## What is expected
Your task is to extract every line from the material below exactly.
####################
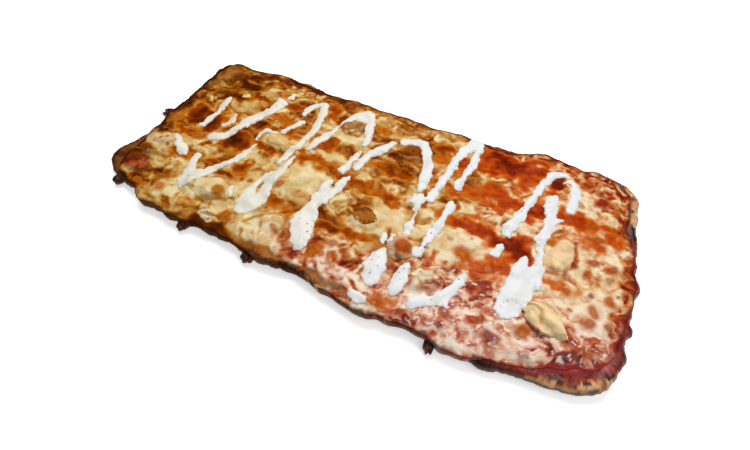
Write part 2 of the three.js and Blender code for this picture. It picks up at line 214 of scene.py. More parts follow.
# Distance of places inside an outline, negative outside
def depthInside(edge, x, y):
    points, normals = edge
    tree = treeOf(points)
    nearest = np.array([tree.find((px, py, 0))[1] for px, py in zip(x, y)])
    inward = points[nearest] - np.column_stack((x, y))
    across = np.sum(inward * normals[nearest], axis=1)
    distance = np.hypot(inward[:, 0], inward[:, 1])
    return np.where(distance < 3, across, np.sign(across) * distance)


breadEdge = outlineOf(bread)
cheeseEdge = outlineOf(cheeseLayer)
sauceEdge = outlineOf(sauceLayer)

# The rim's section, as inset from the outline and share of the rim's height, down to the bed
rimSection = [(4.6, 0), (2.2, 0.13), (0.3, 0.45), (0.8, 0.76), (2.4, 0.94), (4.4, 1), (7, 0.9), (10, 0)]


def rimTop(x, y):
    puff = 0.35 * np.sin(x * 0.19 + 1) * np.cos(y * 0.16)
    return layers["rimTop"] + layers["endRise"] * ease(np.abs(x), 140, 168) + puff


# Height of the crust's upper face at places that lie "depth" mm inside its outline
def crustTop(x, y, depth):
    insets = [-6, -1.5] + [inset for inset, _ in rimSection[2:]]
    shares = [0.1, 0.3] + [share for _, share in rimSection[2:-1]] + [layers["doughTop"] / rimUsual]
    top = np.interp(depth, insets, shares) * rimTop(x, y)
    return np.where(depth > rimSection[-1][0], layers["doughTop"], top)


# Swells and hollows of the cheese: x, y, length, width and height
mounds = [
    (-35, -20, 28, 36, 2.8), (112, 11, 15, 18, 1.7), (-107, 36, 14, 10, 1.2), (-127, 28, 16, 12, 1.2),
    (97, 15, 12, 10, 1), (55, -5, 12, 17, 1.2), (40, 62, 16, 10, 0.8), (-33, 35, 22, 14, 1),
    (150, 30, 20, 14, 0.7), (100, -62, 24, 12, 0.6), (-149, -53, 16, 15, -1.5), (-146, 54, 12, 9, -1.1),
    (-78, -24, 14, 12, -0.9), (85, 52, 30, 14, -1.1), (15, -40, 40, 9, -0.8), (-40, -41, 24, 8, -0.8),
    (62, -61, 9, 7, -0.9),
]
cheeseWaves = [
    (0.31, 0.12, 0.4, 0.24), (-0.17, 0.36, 2.1, 0.22), (0.42, -0.29, 4, 0.17), (0.11, 0.47, 5.3, 0.16),
]

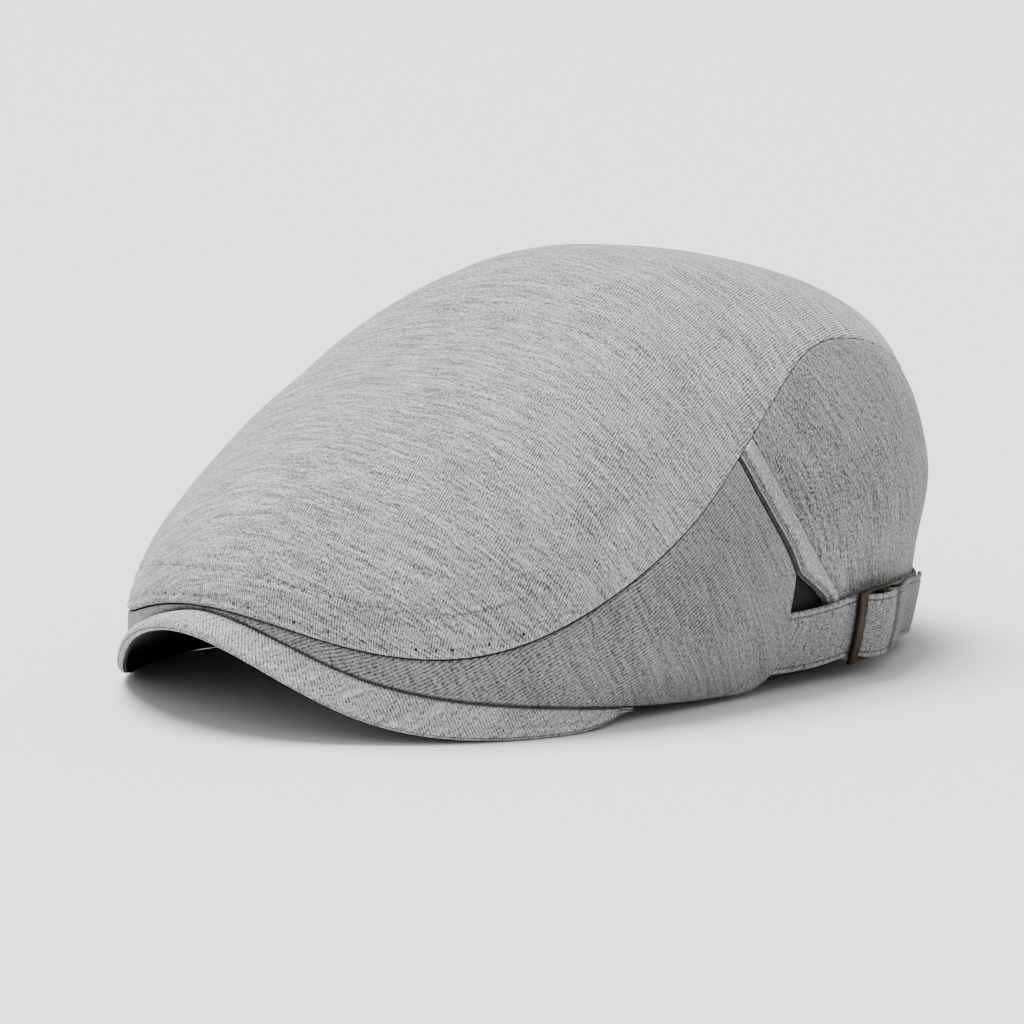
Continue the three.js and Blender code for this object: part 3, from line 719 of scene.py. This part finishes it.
def make_side_panel(name, sign):
    """The side panel at the wearer's left (sign 1) or right (sign -1)."""
    up = graded(62, 42)[None, :]
    across = graded(150, 118)[:, None]
    start = degrees_for(GAP / 2, CROWN_FRONT)
    if sign > 0:
        rear = slit_turn("side", up, -1)
    else:
        rear = mix(JOINT_HEM, JOINT_TOP, up) - degrees_for(GAP / 2, CROWN_SIDE)
    turn = mix(start, rear, across)
    up = np.broadcast_to(up, turn.shape)
    rise, off_seam, off_hem, cloth = lower_cloth(turn, up)
    off_rear = np.radians(rear - turn) * CROWN_SIDE
    off_front = np.radians(turn - start) * CROWN_FRONT
    lift = roll(off_seam, mix(1.0, 0.45, rearward(turn)), mix(1.2, 0.4, rearward(turn)))
    lift = lift + roll(off_rear, 1.0, 1.0) + roll(off_front, 0.8, 0.8) + roll(off_hem, 1.8, 1.5)
    tuck_line = bump(off_rear, 11 - 0.25 * off_hem, 0.7) * (1 - smooth(off_hem, 3, 16))
    lift = lift - 0.55 * tuck_line + 0.3 * bump(off_rear, 6, 3.5) * (1 - smooth(off_hem, 4, 22))
    calm = smooth(off_seam, 0.5, 8) * smooth(off_hem, 0, 6) * smooth(off_rear, 0, 8)
    points = lifted(sign * turn, rise, lift, 0.5, calm)
    # hem_row places the painted shade along the hem, only where the hem lies over the brim
    hem_row = uv_map(off_rear, off_hem + FAR * smooth(turn, 54, 60))
    if sign < 0:
        points, cloth, hem_row = points[::-1], cloth[::-1] * (-1, 1), hem_row[::-1]
    return grid_piece(name, points, {"cloth": cloth, "hem_row": hem_row}, thick=PANEL_THICK)


def binding_front(up):
    return slit_turn("back", up, 1)


def binding_rear(up):
    return binding_front(up) + degrees_for(BINDING_WIDTH * read_slit("binding", up), CROWN_SIDE)


def make_back_panel():
    up = graded(80, 56)
    up = up[up >= HEM_UP][None, :]
    across = graded(290, 190)[:, None]
    start = binding_rear(up) + degrees_for(GAP, CROWN_SIDE)
    end = 360 - mix(JOINT_HEM, JOINT_TOP, up) - degrees_for(GAP / 2, CROWN_SIDE)
    turn = mix(start, end, across)
    up = np.broadcast_to(up, turn.shape)
    rise, off_seam, off_hem, cloth = lower_cloth(turn, up)
    off_start = np.radians(turn - start) * CROWN_SIDE
    off_end = np.radians(end - turn) * CROWN_SIDE
    lift = roll(off_seam, 0.45, 0.4) + roll(off_start, 0.8, 0.5) + roll(off_end, 0.8, 0.8)
    lift = lift + roll(off_hem - off_hem[:, :1], 1.8, 1.5)
    calm = smooth(off_seam, 0.5, 8) * smooth(off_start, 0, 6) * smooth(off_end, 0, 8)
    points = lifted(turn, rise, lift, 0.55, calm)
    # start_row places the painted shade beside the panel's edge at the slit
    maps = {"cloth": cloth, "start_row": uv_map(off_hem, off_start)}
    return grid_piece("back_cloth", points, maps, thick=PANEL_THICK)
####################
## Task response
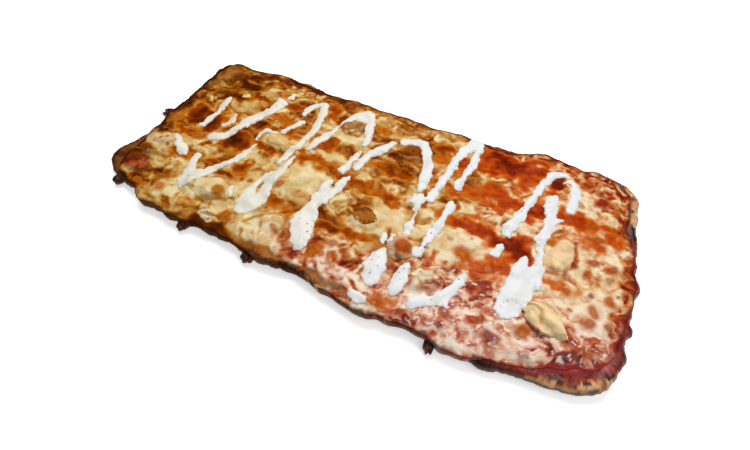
Write part 2 of the three.js and Blender code for this picture. It picks up at line 214 of scene.py. More parts follow.
# Distance of places inside an outline, negative outside
def depthInside(edge, x, y):
    points, normals = edge
    tree = treeOf(points)
    nearest = np.array([tree.find((px, py, 0))[1] for px, py in zip(x, y)])
    inward = points[nearest] - np.column_stack((x, y))
    across = np.sum(inward * normals[nearest], axis=1)
    distance = np.hypot(inward[:, 0], inward[:, 1])
    return np.where(distance < 3, across, np.sign(across) * distance)


breadEdge = outlineOf(bread)
cheeseEdge = outlineOf(cheeseLayer)
sauceEdge = outlineOf(sauceLayer)

# The rim's section, as inset from the outline and share of the rim's height, down to the bed
rimSection = [(4.6, 0), (2.2, 0.13), (0.3, 0.45), (0.8, 0.76), (2.4, 0.94), (4.4, 1), (7, 0.9), (10, 0)]


def rimTop(x, y):
    puff = 0.35 * np.sin(x * 0.19 + 1) * np.cos(y * 0.16)
    return layers["rimTop"] + layers["endRise"] * ease(np.abs(x), 140, 168) + puff


# Height of the crust's upper face at places that lie "depth" mm inside its outline
def crustTop(x, y, depth):
    insets = [-6, -1.5] + [inset for inset, _ in rimSection[2:]]
    shares = [0.1, 0.3] + [share for _, share in rimSection[2:-1]] + [layers["doughTop"] / rimUsual]
    top = np.interp(depth, insets, shares) * rimTop(x, y)
    return np.where(depth > rimSection[-1][0], layers["doughTop"], top)


# Swells and hollows of the cheese: x, y, length, width and height
mounds = [
    (-35, -20, 28, 36, 2.8), (112, 11, 15, 18, 1.7), (-107, 36, 14, 10, 1.2), (-127, 28, 16, 12, 1.2),
    (97, 15, 12, 10, 1), (55, -5, 12, 17, 1.2), (40, 62, 16, 10, 0.8), (-33, 35, 22, 14, 1),
    (150, 30, 20, 14, 0.7), (100, -62, 24, 12, 0.6), (-149, -53, 16, 15, -1.5), (-146, 54, 12, 9, -1.1),
    (-78, -24, 14, 12, -0.9), (85, 52, 30, 14, -1.1), (15, -40, 40, 9, -0.8), (-40, -41, 24, 8, -0.8),
    (62, -61, 9, 7, -0.9),
]
cheeseWaves = [
    (0.31, 0.12, 0.4, 0.24), (-0.17, 0.36, 2.1, 0.22), (0.42, -0.29, 4, 0.17), (0.11, 0.47, 5.3, 0.16),
]

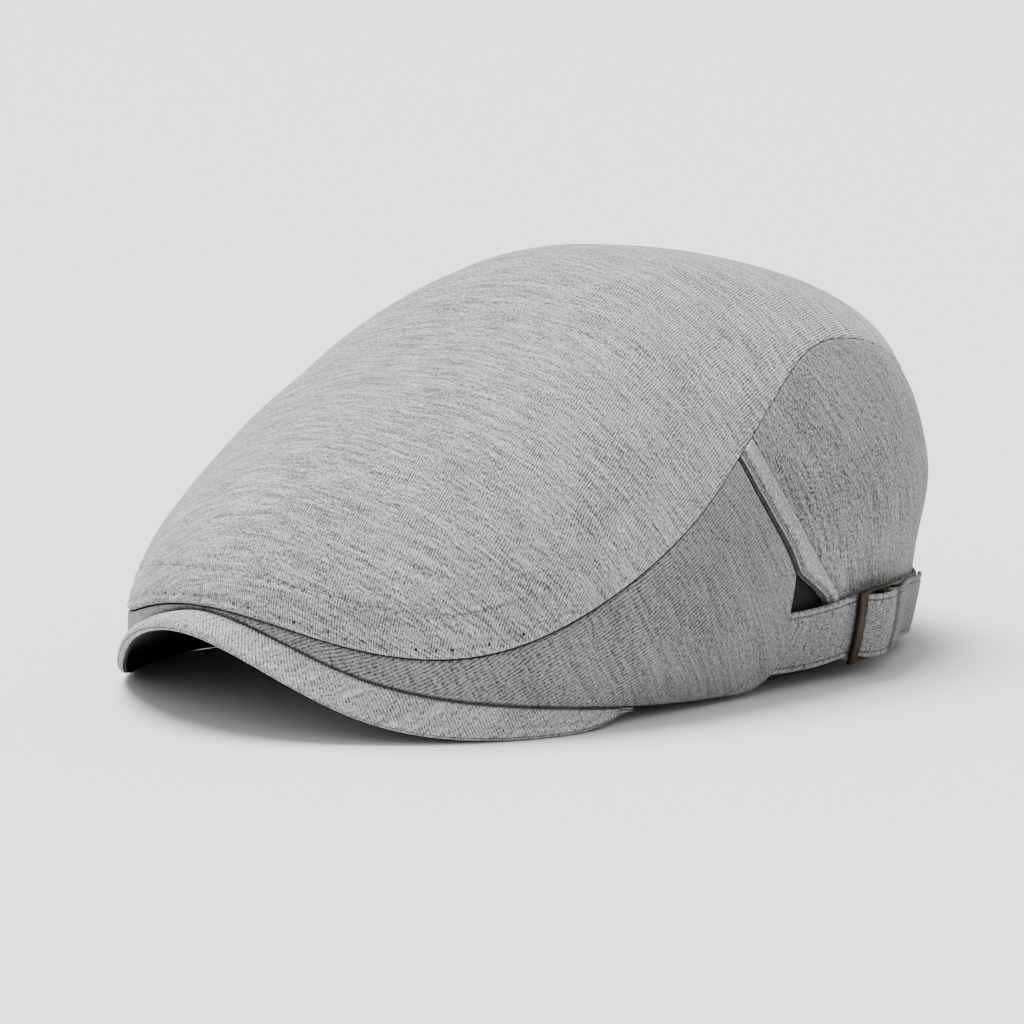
Continue the three.js and Blender code for this object: part 3, from line 719 of scene.py. This part finishes it.
def make_side_panel(name, sign):
    """The side panel at the wearer's left (sign 1) or right (sign -1)."""
    up = graded(62, 42)[None, :]
    across = graded(150, 118)[:, None]
    start = degrees_for(GAP / 2, CROWN_FRONT)
    if sign > 0:
        rear = slit_turn("side", up, -1)
    else:
        rear = mix(JOINT_HEM, JOINT_TOP, up) - degrees_for(GAP / 2, CROWN_SIDE)
    turn = mix(start, rear, across)
    up = np.broadcast_to(up, turn.shape)
    rise, off_seam, off_hem, cloth = lower_cloth(turn, up)
    off_rear = np.radians(rear - turn) * CROWN_SIDE
    off_front = np.radians(turn - start) * CROWN_FRONT
    lift = roll(off_seam, mix(1.0, 0.45, rearward(turn)), mix(1.2, 0.4, rearward(turn)))
    lift = lift + roll(off_rear, 1.0, 1.0) + roll(off_front, 0.8, 0.8) + roll(off_hem, 1.8, 1.5)
    tuck_line = bump(off_rear, 11 - 0.25 * off_hem, 0.7) * (1 - smooth(off_hem, 3, 16))
    lift = lift - 0.55 * tuck_line + 0.3 * bump(off_rear, 6, 3.5) * (1 - smooth(off_hem, 4, 22))
    calm = smooth(off_seam, 0.5, 8) * smooth(off_hem, 0, 6) * smooth(off_rear, 0, 8)
    points = lifted(sign * turn, rise, lift, 0.5, calm)
    # hem_row places the painted shade along the hem, only where the hem lies over the brim
    hem_row = uv_map(off_rear, off_hem + FAR * smooth(turn, 54, 60))
    if sign < 0:
        points, cloth, hem_row = points[::-1], cloth[::-1] * (-1, 1), hem_row[::-1]
    return grid_piece(name, points, {"cloth": cloth, "hem_row": hem_row}, thick=PANEL_THICK)


def binding_front(up):
    return slit_turn("back", up, 1)


def binding_rear(up):
    return binding_front(up) + degrees_for(BINDING_WIDTH * read_slit("binding", up), CROWN_SIDE)


def make_back_panel():
    up = graded(80, 56)
    up = up[up >= HEM_UP][None, :]
    across = graded(290, 190)[:, None]
    start = binding_rear(up) + degrees_for(GAP, CROWN_SIDE)
    end = 360 - mix(JOINT_HEM, JOINT_TOP, up) - degrees_for(GAP / 2, CROWN_SIDE)
    turn = mix(start, end, across)
    up = np.broadcast_to(up, turn.shape)
    rise, off_seam, off_hem, cloth = lower_cloth(turn, up)
    off_start = np.radians(turn - start) * CROWN_SIDE
    off_end = np.radians(end - turn) * CROWN_SIDE
    lift = roll(off_seam, 0.45, 0.4) + roll(off_start, 0.8, 0.5) + roll(off_end, 0.8, 0.8)
    lift = lift + roll(off_hem - off_hem[:, :1], 1.8, 1.5)
    calm = smooth(off_seam, 0.5, 8) * smooth(off_start, 0, 6) * smooth(off_end, 0, 8)
    points = lifted(turn, rise, lift, 0.55, calm)
    # start_row places the painted shade beside the panel's edge at the slit
    maps = {"cloth": cloth, "start_row": uv_map(off_hem, off_start)}
    return grid_piece("back_cloth", points, maps, thick=PANEL_THICK)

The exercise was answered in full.